八木:母が好きで歌っていた「コーヒールンバ」って曲があって。なんかすごくあの曲っぽいなと思いました。
——ああ、ボサノヴァベースの曲だからリズムの刻み方は似ているのかもしれませんね。
八木:ただ確かにほかの曲とのギャップにはビックリしました(笑)。すごくしっとりしているというか、ミステリアスな感じというか。だからキャラクターとして作った声のいいところも出せるように、でもこの曲のクールないいところも出せるようにっていうことはすごく考えました。
菅:「空気感を大切にしてほしい」と言われていたのでそれは意識したし、あと私はこの曲調にすごく気持ちを乗せることができて。最後の〈ぼくらの物語〉というフレーズを歌いきったあとなんかは、思わず「気持ちいい!」って言いたくなるくらい爽快感がありましたし。私、けっこう歌い方のクセが強いほうなんですけど、そういうニュアンスも少し活かしてもらえたり……。

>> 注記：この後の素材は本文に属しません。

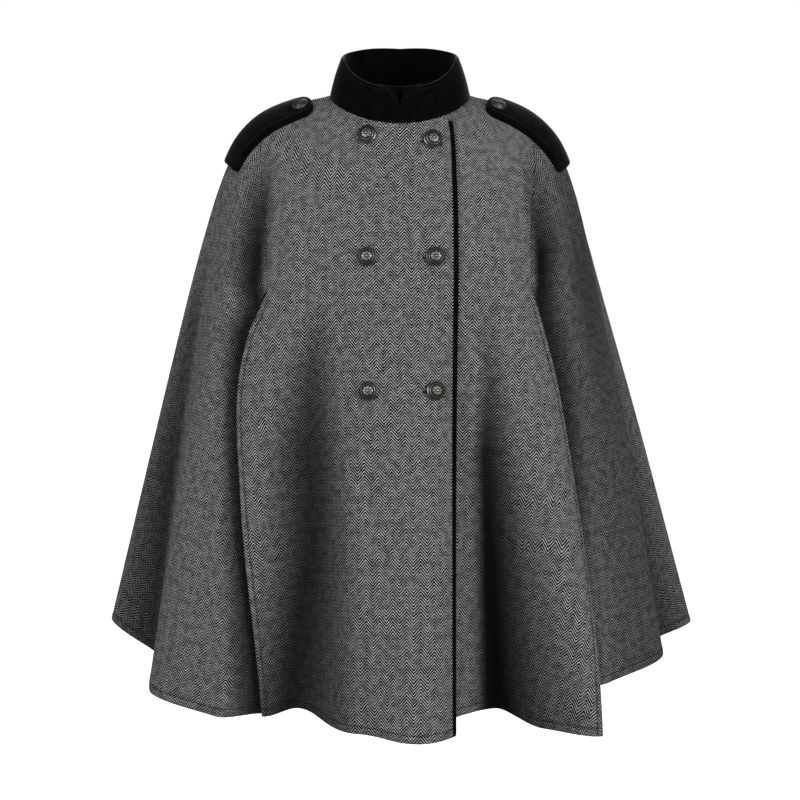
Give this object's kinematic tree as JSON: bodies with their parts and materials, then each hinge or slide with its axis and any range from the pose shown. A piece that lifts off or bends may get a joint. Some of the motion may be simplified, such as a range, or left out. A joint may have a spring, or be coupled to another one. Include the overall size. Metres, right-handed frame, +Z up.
{
  "type": "cape",
  "caption": "Hip-length double-breasted herringbone cape with a black felt stand collar, epaulettes, a piped front edge, metal buttons and an arm slit at each side, held in its worn shape",
  "frame": {"origin": "middle of the neck seam, where the cape hangs from the wearer's shoulders", "axes": "+Z up, -Y the front of the cape, +X the wearer's left"},
  "size_m": [0.7205, 0.4875, 0.767],
  "materials": {
    "tweed": "black and off-white herringbone wool tweed, matt, slightly hairy",
    "felt": "dense black wool felt, matt with a faint nap",
    "pewter": "aged pewter: dull silver-grey relief with dark hollows"
  },
  "bodies": {
    "root": {"front_right": "tweed", "front_left": "tweed", "side_right": "tweed", "side_left": "tweed", "back": "tweed", "piping": "felt", "collar": "felt", "collar_tab_right": "felt", "collar_tab_left": "felt", "epaulette_right": "felt", "epaulette_left": "felt", "button_epaulette_right": "pewter", "button_epaulette_left": "pewter", "button_right_top": "pewter", "button_left_top": "pewter", "button_right_middle": "pewter", "button_left_middle": "pewter", "button_right_bottom": "pewter", "button_left_bottom": "pewter"}
  },
  "joints": []
}
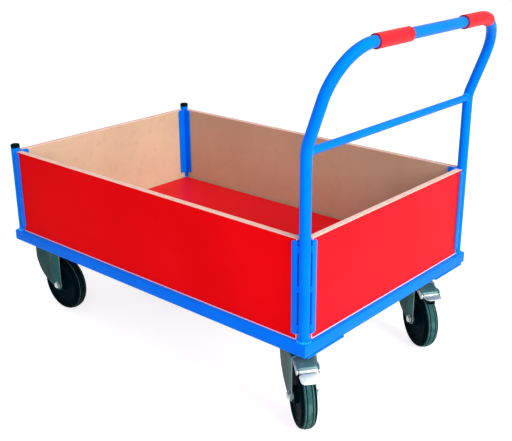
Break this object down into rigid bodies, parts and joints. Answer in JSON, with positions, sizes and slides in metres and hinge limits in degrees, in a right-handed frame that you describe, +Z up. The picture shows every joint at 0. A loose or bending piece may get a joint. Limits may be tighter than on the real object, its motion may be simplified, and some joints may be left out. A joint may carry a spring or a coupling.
{
  "type": "platform cart",
  "caption": "Flat platform cart with a bent tube push handle, lift-out board sides held in corner guides, fixed casters at one end and braked swivel casters at the other.",
  "frame": {"origin": "on the floor, below the middle of the overall length and width", "axes": "+Z up; +X along the cart towards the push handle; +Y across the cart, away from the near long side"},
  "size_m": [1.1327, 0.685, 0.8955],
  "materials": {
    "blue_powder_coat": "smooth glossy powder coat",
    "red_laminated_board": "red laminate face, raw fibreboard back and edges",
    "red_grip_vinyl": "soft satin vinyl",
    "black_plastic": "moulded satin",
    "black_tyre": "matt solid rubber",
    "black_rubber": "matt",
    "zinc_plate": "grey-green zinc plate",
    "bright_zinc": "bright zinc plate"
  },
  "bodies": {
    "chassis": {"axle_bolt_fixed_far": "bright_zinc", "axle_bolt_fixed_near": "bright_zinc", "axle_nut_fixed_far": "bright_zinc", "axle_nut_fixed_near": "bright_zinc", "caster_mount_far_handle": "blue_powder_coat", "caster_mount_far_plain": "blue_powder_coat", "caster_mount_near_handle": "blue_powder_coat", "caster_mount_near_plain": "blue_powder_coat", "corner_post_far": "blue_powder_coat", "corner_post_near": "blue_powder_coat", "cross_member_handle": "blue_powder_coat", "cross_member_plain": "blue_powder_coat", "deck_board": "red_laminated_board", "end_rail_handle": "blue_powder_coat", "end_rail_plain": "blue_powder_coat", "fixed_fork_far": "zinc_plate", "fixed_fork_near": "zinc_plate", "grip_far": "red_grip_vinyl", "grip_near": "red_grip_vinyl", "guide_angle_far_handle": "blue_powder_coat", "guide_angle_far_plain": "blue_powder_coat", "guide_angle_near_handle": "blue_powder_coat", "guide_angle_near_plain": "blue_powder_coat", "handle_crossbar": "blue_powder_coat", "handle_hoop": "blue_powder_coat", "post_cap_far": "black_plastic", "post_cap_near": "black_plastic", "side_rail_far": "blue_powder_coat", "side_rail_near": "blue_powder_coat", "swivel_plate_far": "zinc_plate", "swivel_plate_near": "zinc_plate", "swivel_race_far": "bright_zinc", "swivel_race_near": "bright_zinc"},
    "swivel_near": {"swivel_fork_near": "zinc_plate", "axle_bolt_swivel_near": "bright_zinc", "axle_nut_swivel_near": "bright_zinc"},
    "swivel_wheel_near": {"wheel_rim_swivel_near": "black_plastic", "tyre_swivel_near": "black_tyre", "wheel_bearing_swivel_near": "bright_zinc"},
    "brake_near": {"brake_pedal_near": "bright_zinc", "brake_shoe_near": "black_rubber"},
    "fixed_wheel_near": {"wheel_rim_fixed_near": "black_plastic", "tyre_fixed_near": "black_tyre", "wheel_bearing_fixed_near": "bright_zinc"},
    "swivel_far": {"swivel_fork_far": "zinc_plate", "axle_bolt_swivel_far": "bright_zinc", "axle_nut_swivel_far": "bright_zinc"},
    "swivel_wheel_far": {"wheel_rim_swivel_far": "black_plastic", "tyre_swivel_far": "black_tyre", "wheel_bearing_swivel_far": "bright_zinc"},
    "brake_far": {"brake_pedal_far": "bright_zinc", "brake_shoe_far": "black_rubber"},
    "fixed_wheel_far": {"wheel_rim_fixed_far": "black_plastic", "tyre_fixed_far": "black_tyre", "wheel_bearing_fixed_far": "bright_zinc"},
    "board_near": {"side_board_near": "red_laminated_board"},
    "board_far": {"side_board_far": "red_laminated_board"},
    "board_plain": {"side_board_plain": "red_laminated_board"},
    "board_handle": {"side_board_handle": "red_laminated_board"}
  },
  "joints": [
    {"name": "caster_swivel_near", "type": "hinge", "parent": "chassis", "child": "swivel_near", "pos_m": [0.40363, -0.2505, 0.2154], "axis": [0, 0, 1], "continuous": true},
    {"name": "swivel_wheel_spin_near", "type": "hinge", "parent": "swivel_near", "child": "swivel_wheel_near", "pos_m": [0.43515, -0.27513, 0.08], "axis": [0.6157, 0.788, 0], "continuous": true},
    {"name": "brake_press_near", "type": "hinge", "parent": "swivel_near", "child": "brake_near", "pos_m": [0.47455, -0.30591, 0.168], "axis": [0.6157, 0.788, 0], "range_deg": [-42, 0]},
    {"name": "fixed_wheel_spin_near", "type": "hinge", "parent": "chassis", "child": "fixed_wheel_near", "pos_m": [-0.47437, -0.2505, 0.08], "axis": [0, 1, 0], "continuous": true},
    {"name": "caster_swivel_far", "type": "hinge", "parent": "chassis", "child": "swivel_far", "pos_m": [0.40363, 0.2505, 0.2154], "axis": [0, 0, 1], "continuous": true},
    {"name": "swivel_wheel_spin_far", "type": "hinge", "parent": "swivel_far", "child": "swivel_wheel_far", "pos_m": [0.43717, 0.22871, 0.08], "axis": [0.5446, 0.8387, 0], "continuous": true},
    {"name": "brake_press_far", "type": "hinge", "parent": "swivel_far", "child": "brake_far", "pos_m": [0.47911, 0.20148, 0.168], "axis": [0.5446, 0.8387, 0], "range_deg": [0, 42]},
    {"name": "fixed_wheel_spin_far", "type": "hinge", "parent": "chassis", "child": "fixed_wheel_far", "pos_m": [-0.47437, 0.2505, 0.08], "axis": [0, 1, 0], "continuous": true},
    {"name": "board_lift_near", "type": "slide", "parent": "chassis", "child": "board_near", "axis": [0, 0, 1], "range_m": [0, 0.24]},
    {"name": "board_lift_far", "type": "slide", "parent": "chassis", "child": "board_far", "axis": [0, 0, 1], "range_m": [0, 0.24]},
    {"name": "board_lift_plain", "type": "slide", "parent": "chassis", "child": "board_plain", "axis": [0, 0, 1], "range_m": [0, 0.24]},
    {"name": "board_lift_handle", "type": "slide", "parent": "chassis", "child": "board_handle", "axis": [0, 0, 1], "range_m": [0, 0.17]}
  ]
}
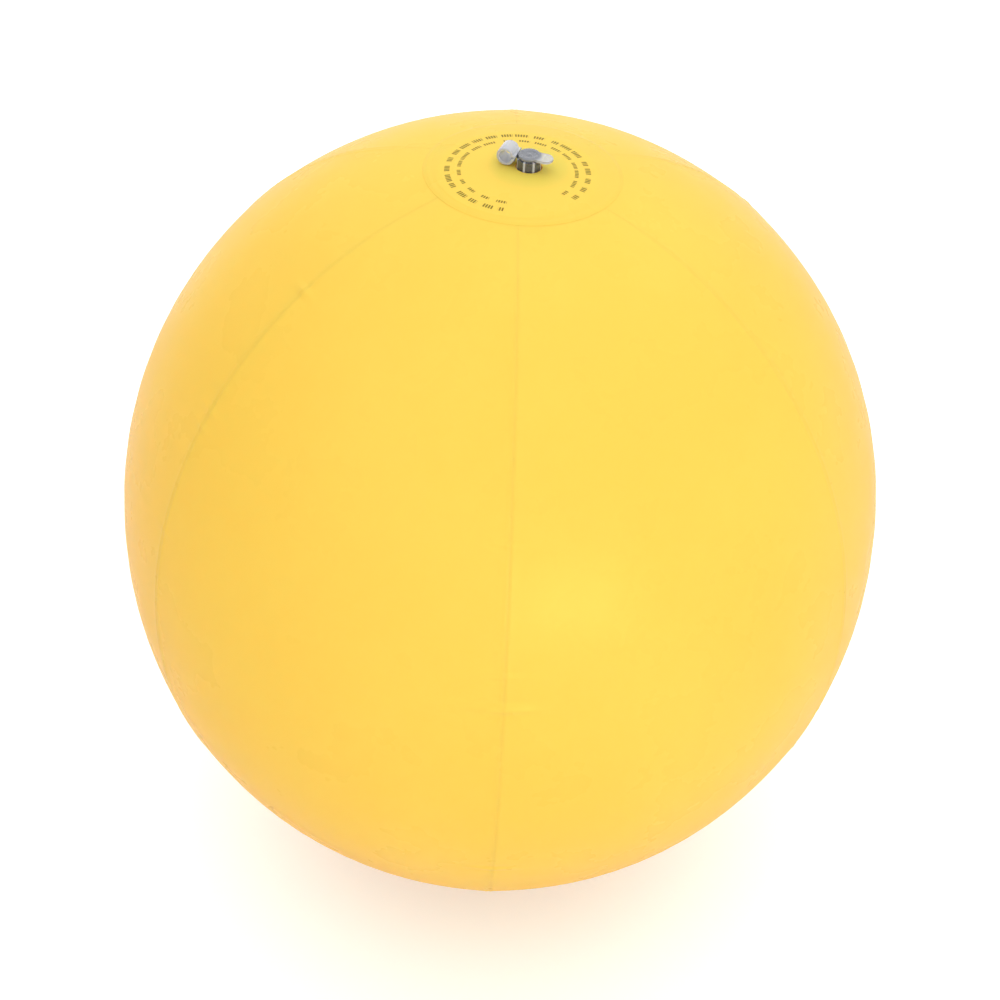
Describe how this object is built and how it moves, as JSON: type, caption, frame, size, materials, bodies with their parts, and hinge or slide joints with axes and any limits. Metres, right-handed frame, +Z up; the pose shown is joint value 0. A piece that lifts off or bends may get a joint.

八木:ほかの4曲では「クセ押さえて」って言われてたもんね(笑)。
菅:「菅ちゃん、クセ!」「あっ、すみません!」って感じで(笑)。だけどこの曲はそういう私のクセが逆に味になってくれたんじゃないかな? っていうところもあって、歌っていて一番楽しい曲だったかもしれません。
——個人的な今年の目標みたいなものってあります? ちょうど4月から新年度が始まるし、5月には元号が変わるし、なにか新しい目標を立てるいいタイミングのような気もするんですけど。
菅:歌詞を私が書いて、しぃちゃんがジャケットとかPVとかのイラストを描いて、ふたりの手の入ったCDを作ってみたいっていう話はずっとしています。
——今は個人的にもGothic×Luckとしての活動が一番大切だ、と。
菅:そうですね。
——どうします? これで八木さんに今年の目標を聞いたら、全然Gothic×Luckと関係のない話を始めたら。
菅:えーっ!? 私、見捨てられちゃうんですか?
——さて、八木さん、新年度、新元号の目標は?
八木:洋画に出たいです!
菅:あはははは(笑)。見捨てられた!
八木:いや、もちろん菅ちゃんがイヤって話ではなくて(笑)、ファンタジー映画……特に『ハリーポッター』シリーズが好きなんですけど、今、その『ハリーポッターシリーズ』の新作として『ファンタスティック・ビースト』シリーズが作られているんです。全部で5部作になる予定で、今第2部まで公開されているんですけど、残り3部作のどこかに出たいんです。それこそ通行人Aでもいいし、なんなら石ころの役でもいいので、本当に出たいんです!
——じゃあ、ここで大々的にアピールしておきましょう(笑)。「新人声優・八木ましろさんが『ファンタスティック・ビースト』シリーズへの出演を希望しています」と。
八木:魔法の世界の住人として一瞬でもいいから息をしてみたいので、本当によろしくお願いしますっ!(笑)。その時は菅ちゃんも一緒に出ようね!